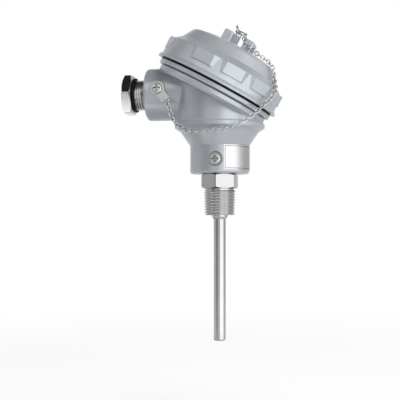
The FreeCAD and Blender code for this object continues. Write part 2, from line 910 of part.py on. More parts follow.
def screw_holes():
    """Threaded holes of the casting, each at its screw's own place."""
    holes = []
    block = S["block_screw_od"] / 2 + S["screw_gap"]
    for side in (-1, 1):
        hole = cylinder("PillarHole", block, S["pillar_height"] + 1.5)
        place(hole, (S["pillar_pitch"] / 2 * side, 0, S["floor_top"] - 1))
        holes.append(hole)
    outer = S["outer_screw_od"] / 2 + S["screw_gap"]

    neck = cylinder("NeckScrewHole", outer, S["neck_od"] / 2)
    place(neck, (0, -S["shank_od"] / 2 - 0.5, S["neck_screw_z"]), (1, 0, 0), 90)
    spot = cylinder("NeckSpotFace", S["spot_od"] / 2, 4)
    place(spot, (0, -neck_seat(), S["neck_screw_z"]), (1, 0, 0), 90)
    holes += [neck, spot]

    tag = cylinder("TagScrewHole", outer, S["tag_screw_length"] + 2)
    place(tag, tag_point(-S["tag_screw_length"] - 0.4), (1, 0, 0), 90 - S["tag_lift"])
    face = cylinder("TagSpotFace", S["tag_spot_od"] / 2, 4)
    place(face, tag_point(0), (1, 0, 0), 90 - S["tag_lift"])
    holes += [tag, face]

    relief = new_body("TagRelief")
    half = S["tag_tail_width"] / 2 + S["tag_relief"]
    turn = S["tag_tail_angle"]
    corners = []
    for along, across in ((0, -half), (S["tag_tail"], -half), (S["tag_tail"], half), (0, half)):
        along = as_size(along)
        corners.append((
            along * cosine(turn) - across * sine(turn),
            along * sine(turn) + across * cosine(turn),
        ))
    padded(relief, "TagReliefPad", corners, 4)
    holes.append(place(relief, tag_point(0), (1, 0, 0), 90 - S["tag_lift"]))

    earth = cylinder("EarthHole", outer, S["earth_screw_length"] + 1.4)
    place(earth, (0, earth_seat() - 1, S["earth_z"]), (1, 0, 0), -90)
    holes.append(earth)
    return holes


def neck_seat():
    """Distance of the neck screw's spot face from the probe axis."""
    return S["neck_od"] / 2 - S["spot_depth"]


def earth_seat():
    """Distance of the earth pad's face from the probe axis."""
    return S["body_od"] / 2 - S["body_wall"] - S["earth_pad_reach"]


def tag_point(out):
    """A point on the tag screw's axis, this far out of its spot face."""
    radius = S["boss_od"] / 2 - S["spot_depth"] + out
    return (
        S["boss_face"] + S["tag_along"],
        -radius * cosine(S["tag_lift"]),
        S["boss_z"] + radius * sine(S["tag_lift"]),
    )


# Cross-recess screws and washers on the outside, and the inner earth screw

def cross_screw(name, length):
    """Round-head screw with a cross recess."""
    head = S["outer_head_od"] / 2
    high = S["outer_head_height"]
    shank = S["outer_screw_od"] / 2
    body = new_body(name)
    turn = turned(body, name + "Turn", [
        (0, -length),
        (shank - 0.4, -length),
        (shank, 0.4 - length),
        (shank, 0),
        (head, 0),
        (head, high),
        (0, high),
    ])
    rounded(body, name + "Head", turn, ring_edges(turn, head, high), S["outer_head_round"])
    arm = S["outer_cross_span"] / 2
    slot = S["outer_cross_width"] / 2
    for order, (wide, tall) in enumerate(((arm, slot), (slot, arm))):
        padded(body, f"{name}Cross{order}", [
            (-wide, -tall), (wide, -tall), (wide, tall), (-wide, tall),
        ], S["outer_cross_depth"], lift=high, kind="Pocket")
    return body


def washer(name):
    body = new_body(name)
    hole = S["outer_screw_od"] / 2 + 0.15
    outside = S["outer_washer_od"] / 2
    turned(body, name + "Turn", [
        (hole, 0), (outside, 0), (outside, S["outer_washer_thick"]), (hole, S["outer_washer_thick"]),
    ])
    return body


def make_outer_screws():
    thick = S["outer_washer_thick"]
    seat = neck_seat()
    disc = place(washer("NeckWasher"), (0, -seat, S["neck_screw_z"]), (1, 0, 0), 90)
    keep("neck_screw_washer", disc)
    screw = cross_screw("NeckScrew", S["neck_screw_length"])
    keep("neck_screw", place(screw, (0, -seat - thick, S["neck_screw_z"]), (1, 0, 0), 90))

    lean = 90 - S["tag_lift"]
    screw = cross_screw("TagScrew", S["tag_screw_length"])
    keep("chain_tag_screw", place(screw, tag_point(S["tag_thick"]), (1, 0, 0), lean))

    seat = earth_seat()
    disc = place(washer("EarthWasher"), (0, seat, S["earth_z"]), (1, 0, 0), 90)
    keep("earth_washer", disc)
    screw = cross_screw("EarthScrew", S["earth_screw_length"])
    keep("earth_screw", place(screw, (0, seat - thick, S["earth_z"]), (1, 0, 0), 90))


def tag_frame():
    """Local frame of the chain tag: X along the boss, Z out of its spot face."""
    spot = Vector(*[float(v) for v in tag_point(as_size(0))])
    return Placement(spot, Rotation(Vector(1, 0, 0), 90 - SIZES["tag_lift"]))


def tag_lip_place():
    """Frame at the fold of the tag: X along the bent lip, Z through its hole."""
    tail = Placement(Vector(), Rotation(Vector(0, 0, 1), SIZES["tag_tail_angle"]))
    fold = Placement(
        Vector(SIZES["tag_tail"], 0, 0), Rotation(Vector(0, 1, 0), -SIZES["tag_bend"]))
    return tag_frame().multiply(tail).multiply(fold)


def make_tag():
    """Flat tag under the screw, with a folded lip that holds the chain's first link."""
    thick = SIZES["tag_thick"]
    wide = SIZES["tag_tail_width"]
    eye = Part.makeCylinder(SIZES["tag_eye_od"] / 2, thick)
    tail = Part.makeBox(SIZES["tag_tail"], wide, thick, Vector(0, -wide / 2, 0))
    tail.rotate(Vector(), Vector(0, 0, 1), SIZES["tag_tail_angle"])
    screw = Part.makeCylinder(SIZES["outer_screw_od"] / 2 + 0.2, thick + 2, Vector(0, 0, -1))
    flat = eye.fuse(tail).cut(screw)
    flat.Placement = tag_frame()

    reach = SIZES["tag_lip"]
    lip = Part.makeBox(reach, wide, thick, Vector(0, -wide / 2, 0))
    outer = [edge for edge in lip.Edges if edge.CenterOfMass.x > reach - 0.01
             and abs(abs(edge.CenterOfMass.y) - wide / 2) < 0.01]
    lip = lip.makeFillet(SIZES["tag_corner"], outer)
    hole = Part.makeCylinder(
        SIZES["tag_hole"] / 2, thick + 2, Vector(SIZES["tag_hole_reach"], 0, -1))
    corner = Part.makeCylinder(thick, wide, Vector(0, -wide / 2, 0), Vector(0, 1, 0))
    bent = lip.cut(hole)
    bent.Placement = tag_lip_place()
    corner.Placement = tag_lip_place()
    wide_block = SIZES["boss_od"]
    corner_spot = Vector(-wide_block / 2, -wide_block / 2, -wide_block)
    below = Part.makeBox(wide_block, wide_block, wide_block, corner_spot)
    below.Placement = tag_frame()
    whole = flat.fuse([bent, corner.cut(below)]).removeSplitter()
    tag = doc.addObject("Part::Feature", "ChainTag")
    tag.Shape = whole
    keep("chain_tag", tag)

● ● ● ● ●

▸ Exercise details: Quote the data above in full, changing nothing.

▸ Solution:
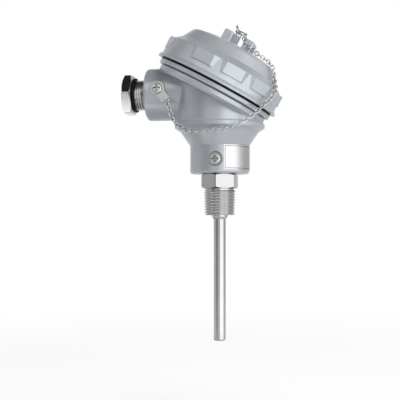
The FreeCAD and Blender code for this object continues. Write part 2, from line 910 of part.py on. More parts follow.
def screw_holes():
    """Threaded holes of the casting, each at its screw's own place."""
    holes = []
    block = S["block_screw_od"] / 2 + S["screw_gap"]
    for side in (-1, 1):
        hole = cylinder("PillarHole", block, S["pillar_height"] + 1.5)
        place(hole, (S["pillar_pitch"] / 2 * side, 0, S["floor_top"] - 1))
        holes.append(hole)
    outer = S["outer_screw_od"] / 2 + S["screw_gap"]

    neck = cylinder("NeckScrewHole", outer, S["neck_od"] / 2)
    place(neck, (0, -S["shank_od"] / 2 - 0.5, S["neck_screw_z"]), (1, 0, 0), 90)
    spot = cylinder("NeckSpotFace", S["spot_od"] / 2, 4)
    place(spot, (0, -neck_seat(), S["neck_screw_z"]), (1, 0, 0), 90)
    holes += [neck, spot]

    tag = cylinder("TagScrewHole", outer, S["tag_screw_length"] + 2)
    place(tag, tag_point(-S["tag_screw_length"] - 0.4), (1, 0, 0), 90 - S["tag_lift"])
    face = cylinder("TagSpotFace", S["tag_spot_od"] / 2, 4)
    place(face, tag_point(0), (1, 0, 0), 90 - S["tag_lift"])
    holes += [tag, face]

    relief = new_body("TagRelief")
    half = S["tag_tail_width"] / 2 + S["tag_relief"]
    turn = S["tag_tail_angle"]
    corners = []
    for along, across in ((0, -half), (S["tag_tail"], -half), (S["tag_tail"], half), (0, half)):
        along = as_size(along)
        corners.append((
            along * cosine(turn) - across * sine(turn),
            along * sine(turn) + across * cosine(turn),
        ))
    padded(relief, "TagReliefPad", corners, 4)
    holes.append(place(relief, tag_point(0), (1, 0, 0), 90 - S["tag_lift"]))

    earth = cylinder("EarthHole", outer, S["earth_screw_length"] + 1.4)
    place(earth, (0, earth_seat() - 1, S["earth_z"]), (1, 0, 0), -90)
    holes.append(earth)
    return holes


def neck_seat():
    """Distance of the neck screw's spot face from the probe axis."""
    return S["neck_od"] / 2 - S["spot_depth"]


def earth_seat():
    """Distance of the earth pad's face from the probe axis."""
    return S["body_od"] / 2 - S["body_wall"] - S["earth_pad_reach"]


def tag_point(out):
    """A point on the tag screw's axis, this far out of its spot face."""
    radius = S["boss_od"] / 2 - S["spot_depth"] + out
    return (
        S["boss_face"] + S["tag_along"],
        -radius * cosine(S["tag_lift"]),
        S["boss_z"] + radius * sine(S["tag_lift"]),
    )


# Cross-recess screws and washers on the outside, and the inner earth screw

def cross_screw(name, length):
    """Round-head screw with a cross recess."""
    head = S["outer_head_od"] / 2
    high = S["outer_head_height"]
    shank = S["outer_screw_od"] / 2
    body = new_body(name)
    turn = turned(body, name + "Turn", [
        (0, -length),
        (shank - 0.4, -length),
        (shank, 0.4 - length),
        (shank, 0),
        (head, 0),
        (head, high),
        (0, high),
    ])
    rounded(body, name + "Head", turn, ring_edges(turn, head, high), S["outer_head_round"])
    arm = S["outer_cross_span"] / 2
    slot = S["outer_cross_width"] / 2
    for order, (wide, tall) in enumerate(((arm, slot), (slot, arm))):
        padded(body, f"{name}Cross{order}", [
            (-wide, -tall), (wide, -tall), (wide, tall), (-wide, tall),
        ], S["outer_cross_depth"], lift=high, kind="Pocket")
    return body


def washer(name):
    body = new_body(name)
    hole = S["outer_screw_od"] / 2 + 0.15
    outside = S["outer_washer_od"] / 2
    turned(body, name + "Turn", [
        (hole, 0), (outside, 0), (outside, S["outer_washer_thick"]), (hole, S["outer_washer_thick"]),
    ])
    return body


def make_outer_screws():
    thick = S["outer_washer_thick"]
    seat = neck_seat()
    disc = place(washer("NeckWasher"), (0, -seat, S["neck_screw_z"]), (1, 0, 0), 90)
    keep("neck_screw_washer", disc)
    screw = cross_screw("NeckScrew", S["neck_screw_length"])
    keep("neck_screw", place(screw, (0, -seat - thick, S["neck_screw_z"]), (1, 0, 0), 90))

    lean = 90 - S["tag_lift"]
    screw = cross_screw("TagScrew", S["tag_screw_length"])
    keep("chain_tag_screw", place(screw, tag_point(S["tag_thick"]), (1, 0, 0), lean))

    seat = earth_seat()
    disc = place(washer("EarthWasher"), (0, seat, S["earth_z"]), (1, 0, 0), 90)
    keep("earth_washer", disc)
    screw = cross_screw("EarthScrew", S["earth_screw_length"])
    keep("earth_screw", place(screw, (0, seat - thick, S["earth_z"]), (1, 0, 0), 90))


def tag_frame():
    """Local frame of the chain tag: X along the boss, Z out of its spot face."""
    spot = Vector(*[float(v) for v in tag_point(as_size(0))])
    return Placement(spot, Rotation(Vector(1, 0, 0), 90 - SIZES["tag_lift"]))


def tag_lip_place():
    """Frame at the fold of the tag: X along the bent lip, Z through its hole."""
    tail = Placement(Vector(), Rotation(Vector(0, 0, 1), SIZES["tag_tail_angle"]))
    fold = Placement(
        Vector(SIZES["tag_tail"], 0, 0), Rotation(Vector(0, 1, 0), -SIZES["tag_bend"]))
    return tag_frame().multiply(tail).multiply(fold)


def make_tag():
    """Flat tag under the screw, with a folded lip that holds the chain's first link."""
    thick = SIZES["tag_thick"]
    wide = SIZES["tag_tail_width"]
    eye = Part.makeCylinder(SIZES["tag_eye_od"] / 2, thick)
    tail = Part.makeBox(SIZES["tag_tail"], wide, thick, Vector(0, -wide / 2, 0))
    tail.rotate(Vector(), Vector(0, 0, 1), SIZES["tag_tail_angle"])
    screw = Part.makeCylinder(SIZES["outer_screw_od"] / 2 + 0.2, thick + 2, Vector(0, 0, -1))
    flat = eye.fuse(tail).cut(screw)
    flat.Placement = tag_frame()

    reach = SIZES["tag_lip"]
    lip = Part.makeBox(reach, wide, thick, Vector(0, -wide / 2, 0))
    outer = [edge for edge in lip.Edges if edge.CenterOfMass.x > reach - 0.01
             and abs(abs(edge.CenterOfMass.y) - wide / 2) < 0.01]
    lip = lip.makeFillet(SIZES["tag_corner"], outer)
    hole = Part.makeCylinder(
        SIZES["tag_hole"] / 2, thick + 2, Vector(SIZES["tag_hole_reach"], 0, -1))
    corner = Part.makeCylinder(thick, wide, Vector(0, -wide / 2, 0), Vector(0, 1, 0))
    bent = lip.cut(hole)
    bent.Placement = tag_lip_place()
    corner.Placement = tag_lip_place()
    wide_block = SIZES["boss_od"]
    corner_spot = Vector(-wide_block / 2, -wide_block / 2, -wide_block)
    below = Part.makeBox(wide_block, wide_block, wide_block, corner_spot)
    below.Placement = tag_frame()
    whole = flat.fuse([bent, corner.cut(below)]).removeSplitter()
    tag = doc.addObject("Part::Feature", "ChainTag")
    tag.Shape = whole
    keep("chain_tag", tag)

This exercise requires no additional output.